Task details — Please print all of the material below, word for word.

Data provided —

########

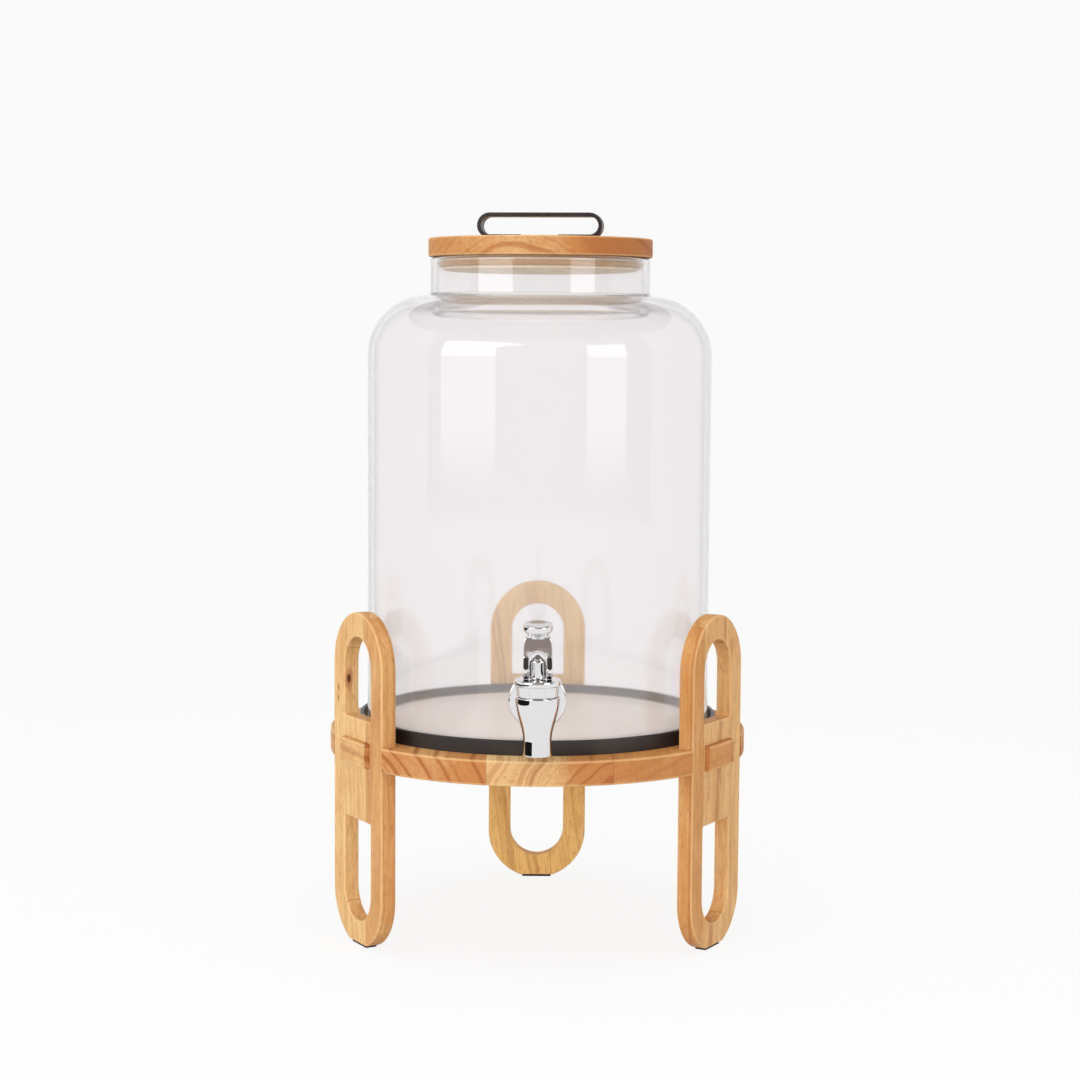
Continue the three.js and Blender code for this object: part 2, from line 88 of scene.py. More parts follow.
def makeCamera(c):
    data = bpy.data.cameras.new("camera")
    data.lens = c.lens
    data.sensor_width = c.sensor
    turn = turnBy(c.yaw) @ turnBy(90 - c.dip, "X") @ turnBy(c.roll)
    bpy.context.scene.camera = addObject("camera", data, at(c.place) @ turn)


makeCamera(camera)
bpy.context.scene.view_settings.view_transform = "Standard"
print("camera placed")


# Shader tools

class Channel:
    def __init__(self, finish, socket):
        self.finish = finish
        self.socket = socket

    def maths(self, operation, *values):
        return self.finish.node("ShaderNodeMath", {"operation": operation}, values)

    def __add__(self, other):
        return self.maths("ADD", self, other)

    def __sub__(self, other):
        return self.maths("SUBTRACT", self, other)

    def __rsub__(self, other):
        return self.maths("SUBTRACT", other, self)

    def __mul__(self, other):
        return self.maths("MULTIPLY", self, other)

    def __pow__(self, other):
        return self.maths("POWER", self, other)

    def __gt__(self, other):
        return self.maths("GREATER_THAN", self, other)

    def __abs__(self):
        return self.maths("ABSOLUTE", self)

    __radd__ = __add__
    __rmul__ = __mul__


class Finish:
    def __init__(self, name, constants, world=None):
        self.material = world or bpy.data.materials.new(name)
        self.material.use_nodes = True
        self.tree = self.material.node_tree
        self.shader = self.tree.nodes["Background" if world else "Principled BSDF"]
        for socket, value in constants.items():
            self.shader.inputs[socket].default_value = value

    def node(self, kind, settings=None, sockets=(), output=0):
        made = self.tree.nodes.new(kind)
        for name, value in (settings or {}).items():
            setattr(made, name, value)
        pairs = sockets.items() if isinstance(sockets, dict) else enumerate(sockets)
        for key, value in pairs:
            if isinstance(value, Channel):
                self.tree.links.new(value.socket, made.inputs[key])
            else:
                made.inputs[key].default_value = value
        return Channel(self, made.outputs[output])

    def feed(self, sockets):
        for name, value in sockets.items():
            self.tree.links.new(value.socket, self.shader.inputs[name])

    def surface(self, colour, roughness, height, depth, strength):
        normal = self.bump(height, depth, strength)
        self.feed({"Base Color": colour, "Roughness": roughness, "Normal": normal})
        return self.material

    def show(self, shader):
        self.tree.links.new(shader.socket, self.tree.nodes["Material Output"].inputs["Surface"])

    def own(self, output="Object"):
        return self.node("ShaderNodeTexCoord", output=output)

    def split(self, vector):
        return [self.node("ShaderNodeSeparateXYZ", sockets=(vector,), output=i) for i in range(3)]

    def stretch(self, vector, amounts):
        return self.node("ShaderNodeVectorMath", {"operation": "MULTIPLY"}, (vector, amounts))

    def cloud(self, vector, scale, detail=2.0, roughness=0.5):
        return self.node("ShaderNodeTexNoise", sockets={
            "Vector": vector, "Scale": scale, "Detail": detail, "Roughness": roughness,
        })

    def bands(self, distance, scale, detail=2.0, roughness=0.6):
        return self.node("ShaderNodeTexNoise", {"noise_dimensions": "1D"}, {
            "W": distance, "Scale": scale, "Detail": detail, "Roughness": roughness,
        })

    def fade(self, value, low, high, start=0.0, end=1.0):
        return self.node("ShaderNodeMapRange", {"interpolation_type": "SMOOTHSTEP"}, {
            "Value": value, "From Min": low, "From Max": high, "To Min": start, "To Max": end,
        })

    def blend(self, amount, first, second):
        colours = [c if isinstance(c, Channel) else (*c, 1) for c in (first, second)]
        return self.node("ShaderNodeMix", {"data_type": "RGBA"}, {0: amount, 6: colours[0], 7: colours[1]}, 2)

    def bump(self, height, distance, strength):
        return self.node("ShaderNodeBump", sockets={
            "Height": height, "Distance": distance, "Strength": strength,
        })


def tint(*parts):  # a screen colour of 0 to 255, as light
    return tuple(((v / 255 + 0.055) / 1.055) ** 2.4 for v in parts)


# Wood: growth rings round a pith line that each glued strip has to itself

wood = {
    "pale": tint(250, 213, 150), "deep": tint(208, 142, 76), "streak": tint(166, 88, 40),
    "fleck": tint(172, 98, 46), "fibre": tint(196, 132, 74), "pore": tint(116, 66, 32),
    # the last colour in the next row is a painted highlight for the rounded edges
    "end": tint(196, 126, 66), "joint": tint(96, 58, 32), "edgeSheen": tint(246, 208, 150),
    "knot": tint(96, 50, 26),
    "wobble": 5 * mm,
    "rings": 150,  # bands in a metre from the pith
    "jointWidth": 0.22 * mm,
}
boardWood = {**wood, "end": tint(170, 96, 50)}  # darker where board and lid are cut across
# A paler copy of the wood for the lid's plug: painted light where the plug sits in shade under the lid,
# inside the neck.
litPlugWood = {**wood, "pale": tint(255, 240, 206), "deep": tint(250, 214, 160), "end": tint(255, 228, 184)}
# A paler copy of the wood for the back leg: painted light, making up for the light that the leg misses behind
# the jar and under the board.
litBackWood = {
    **wood, "pale": tint(255, 212, 134), "fibre": tint(214, 152, 82), "fleck": tint(196, 130, 62),
    "end": tint(214, 150, 78),
}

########

Task response —
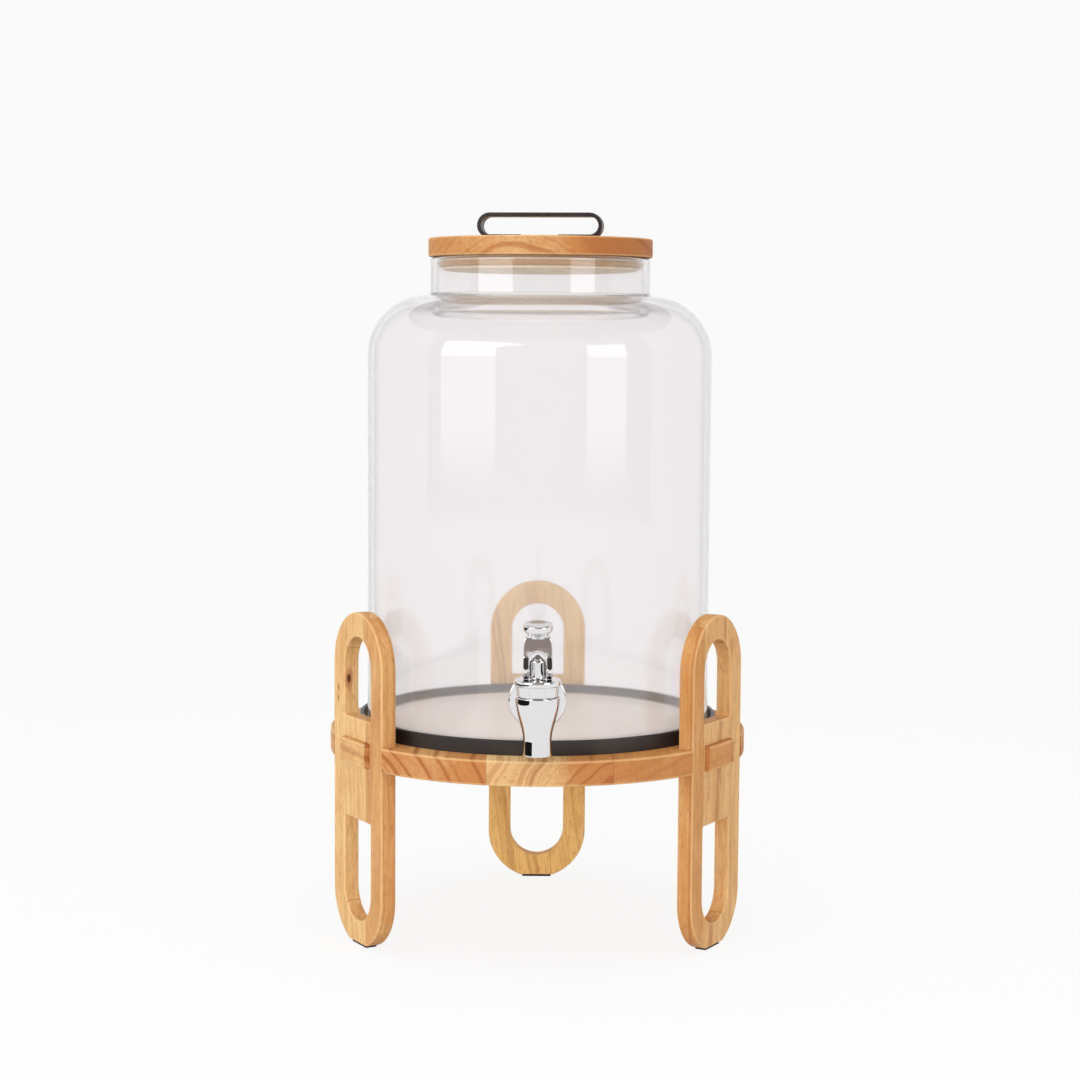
Continue the three.js and Blender code for this object: part 2, from line 88 of scene.py. More parts follow.
def makeCamera(c):
    data = bpy.data.cameras.new("camera")
    data.lens = c.lens
    data.sensor_width = c.sensor
    turn = turnBy(c.yaw) @ turnBy(90 - c.dip, "X") @ turnBy(c.roll)
    bpy.context.scene.camera = addObject("camera", data, at(c.place) @ turn)


makeCamera(camera)
bpy.context.scene.view_settings.view_transform = "Standard"
print("camera placed")


# Shader tools

class Channel:
    def __init__(self, finish, socket):
        self.finish = finish
        self.socket = socket

    def maths(self, operation, *values):
        return self.finish.node("ShaderNodeMath", {"operation": operation}, values)

    def __add__(self, other):
        return self.maths("ADD", self, other)

    def __sub__(self, other):
        return self.maths("SUBTRACT", self, other)

    def __rsub__(self, other):
        return self.maths("SUBTRACT", other, self)

    def __mul__(self, other):
        return self.maths("MULTIPLY", self, other)

    def __pow__(self, other):
        return self.maths("POWER", self, other)

    def __gt__(self, other):
        return self.maths("GREATER_THAN", self, other)

    def __abs__(self):
        return self.maths("ABSOLUTE", self)

    __radd__ = __add__
    __rmul__ = __mul__


class Finish:
    def __init__(self, name, constants, world=None):
        self.material = world or bpy.data.materials.new(name)
        self.material.use_nodes = True
        self.tree = self.material.node_tree
        self.shader = self.tree.nodes["Background" if world else "Principled BSDF"]
        for socket, value in constants.items():
            self.shader.inputs[socket].default_value = value

    def node(self, kind, settings=None, sockets=(), output=0):
        made = self.tree.nodes.new(kind)
        for name, value in (settings or {}).items():
            setattr(made, name, value)
        pairs = sockets.items() if isinstance(sockets, dict) else enumerate(sockets)
        for key, value in pairs:
            if isinstance(value, Channel):
                self.tree.links.new(value.socket, made.inputs[key])
            else:
                made.inputs[key].default_value = value
        return Channel(self, made.outputs[output])

    def feed(self, sockets):
        for name, value in sockets.items():
            self.tree.links.new(value.socket, self.shader.inputs[name])

    def surface(self, colour, roughness, height, depth, strength):
        normal = self.bump(height, depth, strength)
        self.feed({"Base Color": colour, "Roughness": roughness, "Normal": normal})
        return self.material

    def show(self, shader):
        self.tree.links.new(shader.socket, self.tree.nodes["Material Output"].inputs["Surface"])

    def own(self, output="Object"):
        return self.node("ShaderNodeTexCoord", output=output)

    def split(self, vector):
        return [self.node("ShaderNodeSeparateXYZ", sockets=(vector,), output=i) for i in range(3)]

    def stretch(self, vector, amounts):
        return self.node("ShaderNodeVectorMath", {"operation": "MULTIPLY"}, (vector, amounts))

    def cloud(self, vector, scale, detail=2.0, roughness=0.5):
        return self.node("ShaderNodeTexNoise", sockets={
            "Vector": vector, "Scale": scale, "Detail": detail, "Roughness": roughness,
        })

    def bands(self, distance, scale, detail=2.0, roughness=0.6):
        return self.node("ShaderNodeTexNoise", {"noise_dimensions": "1D"}, {
            "W": distance, "Scale": scale, "Detail": detail, "Roughness": roughness,
        })

    def fade(self, value, low, high, start=0.0, end=1.0):
        return self.node("ShaderNodeMapRange", {"interpolation_type": "SMOOTHSTEP"}, {
            "Value": value, "From Min": low, "From Max": high, "To Min": start, "To Max": end,
        })

    def blend(self, amount, first, second):
        colours = [c if isinstance(c, Channel) else (*c, 1) for c in (first, second)]
        return self.node("ShaderNodeMix", {"data_type": "RGBA"}, {0: amount, 6: colours[0], 7: colours[1]}, 2)

    def bump(self, height, distance, strength):
        return self.node("ShaderNodeBump", sockets={
            "Height": height, "Distance": distance, "Strength": strength,
        })


def tint(*parts):  # a screen colour of 0 to 255, as light
    return tuple(((v / 255 + 0.055) / 1.055) ** 2.4 for v in parts)


# Wood: growth rings round a pith line that each glued strip has to itself

wood = {
    "pale": tint(250, 213, 150), "deep": tint(208, 142, 76), "streak": tint(166, 88, 40),
    "fleck": tint(172, 98, 46), "fibre": tint(196, 132, 74), "pore": tint(116, 66, 32),
    # the last colour in the next row is a painted highlight for the rounded edges
    "end": tint(196, 126, 66), "joint": tint(96, 58, 32), "edgeSheen": tint(246, 208, 150),
    "knot": tint(96, 50, 26),
    "wobble": 5 * mm,
    "rings": 150,  # bands in a metre from the pith
    "jointWidth": 0.22 * mm,
}
boardWood = {**wood, "end": tint(170, 96, 50)}  # darker where board and lid are cut across
# A paler copy of the wood for the lid's plug: painted light where the plug sits in shade under the lid,
# inside the neck.
litPlugWood = {**wood, "pale": tint(255, 240, 206), "deep": tint(250, 214, 160), "end": tint(255, 228, 184)}
# A paler copy of the wood for the back leg: painted light, making up for the light that the leg misses behind
# the jar and under the board.
litBackWood = {
    **wood, "pale": tint(255, 212, 134), "fibre": tint(214, 152, 82), "fleck": tint(196, 130, 62),
    "end": tint(214, 150, 78),
}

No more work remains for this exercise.